Gerilya Memotret di Pretoria

Laporan dari Afsel

Gerilya Memotret di Pretoria

Luhur Hertanto - detikNews
Rabu, 19 Mar 2008 07:45 WIB
Gerilya Memotret di Pretoria
Pretoria - Merekam suasana sekitar sebagai kenang-kenangan, adalah salah satu kegiatan wajib setiap orang ketika kunjungi daerah baru. Tetapi lakukan secara begerilya bila Anda berada di Pretoria, Afrika Selatan.

Tidak semua yang Anda potret, senang masuk dalam frame foto atau video yang Anda buat. Bahkan bisa menjadi urusan panjang yang mengesalkan.

Inilah yang penulis sempat alami saat berkesempatan jalan-jalan sore di ibu kota pemerintahan Afsel tersebut. Hanya gara-gara 3 frame foto, terpaksa berurusan dengan aparat kepolisian dengan risiko kamera pecah.
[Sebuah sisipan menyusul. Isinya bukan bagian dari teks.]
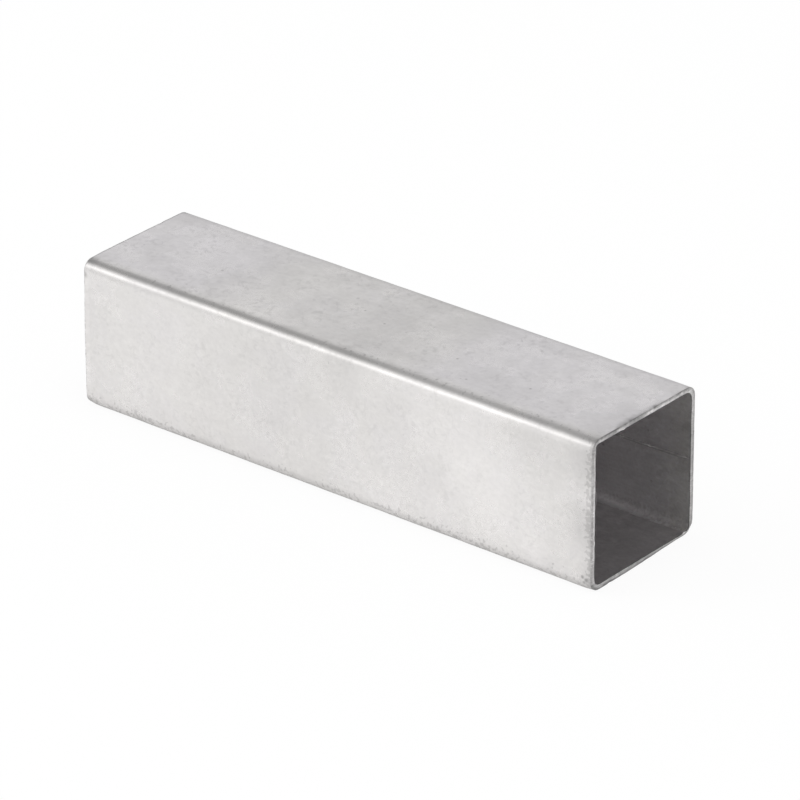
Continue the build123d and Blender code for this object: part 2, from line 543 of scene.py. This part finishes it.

SCROLL TO CONTINUE WITH CONTENT

Peristiwa ini bermula ketika memotret pertokoan di ruas Van Der Walt Street yang mulai akan tutup padahal baru pukul 17.00. Kebetulan ada seorang polisi yang mengawasi tutupnya toko-toko di sepanjang blok tersebut.

Di tengah keasyikan saya memotret, tiba-tiba polisi itu menghampiri. Ia bertanya apakah saya memotretnya dan apa tujuan saya dengan foto-foto itu.

Saya membenarkannya, memang dia berada dalam frame foto yang baru saja saya buat. Mendadak ia merebut kamera sambil berteriak marah dengan alasan tidak suka dengan tindakan saya memotret dirinya.

Reflek saya merebut balik dan kami pun tarik-menarik kamera. Pak Polisi ini mengancam akan membanting kamera hingga pecah kalau saya tidak menyerahkannya dan ia tidak peduli bahwa saya adalah jurnalis yang datang ke Pretoria sebagi tamu dari Presiden Afsel Tambo Mbeki.

Kejadian ini menarik perhatian pejalan kaki lainnya. Mereka mengerumuni dan kerumunan itu mengudang polisi lainnya berdatangan, ya sudah pasti posisi saya semakin terdesak.

Untung seorang pemuda kulit putih menengahi keadaan. Usai bernosiasi, menawarkan jalan tengah bahwa demi menghindari hancurnya kamera maka saya sebaiknya merelakan kartu memor berisi foto biang masalah itu ke Pak Polisi.

Karena Pak Polisi telah menolak tawaran menghapus gambar, maka usul solusi di atas saya terima. Kartu memori berpindah ke saku Pak Polisi lalu ia mengembalikan kamera saya.

Sebelum meninggalkan TKP, dengan simpatik si pemuda kulit putih berbisik agar saya tetap berada di lokasi. Ia yakin setelah lebih tenang, Pak Polisi itu bisa kembali diajak bicara untuk mengembalikan kartu memori saya.

Saya terima usul yang masuk akal itu. Di satu sisi saya yakin Pak Polisi ini tidak punya niat buruk, karena sebenarnya saat berebut kamera dia gampang saja membantingnya atau bahkan melumpuhkan saya sekali pun.

Selang setengah jam kemudian, saya hampiri Si Polisi yang masih berada di TKP karena memang bertugas di situ sampai besok pagi. Saya lagi-lagi gagal menyakinkannya bahwa foto di kamera digital bisa dihapus seketika.

Harapan saya tinggal pada Charles -- pengemudi mobil sewaan saya -- yang baru akan datang menjemput dua puluh menit kemudian. Syukurlah dia sampai lebih cepat, saya pun minta bantuannya untuk merayu Pak Polisi mendapatkan kembali kartu memori saya.

Dalam bahasa daerah setempat, dia memintakan maaf atas kesembronoan saya. Dengan tutur kata lemah lembut dan sikap badan menunjukkan kerendahan hati ia mengulangi kembali tawaran saya untuk menghapus file foto.

Alhamdulillah, berhasil. Saya segera memasukan kartu memori ke kamera lalu mengajari Pak Polisi yang mulai lumer hatinya itu menghapus sendiri file foto mana saja yang ia anggap bermasalah. Setelah yakin bahwa semua file itu terhapus, kami berjabatan tangan.

Di dalam perjalanan kembali ke hotel, Charles ganti memintakan maaf atas kasar Pak Polisi tadi. Ayah 3 anak ini juga minta memaklumi sikap yang dipengaruhi latar belakang budaya berbeda.

Seperti fotografer lainnya, yang terpenting kamera serta kartu memori dapat selamat kembali ke haribaan saya. Lagipula file foto yang dihapus paksa tadi bisa dimunculkan kembali kok nanti.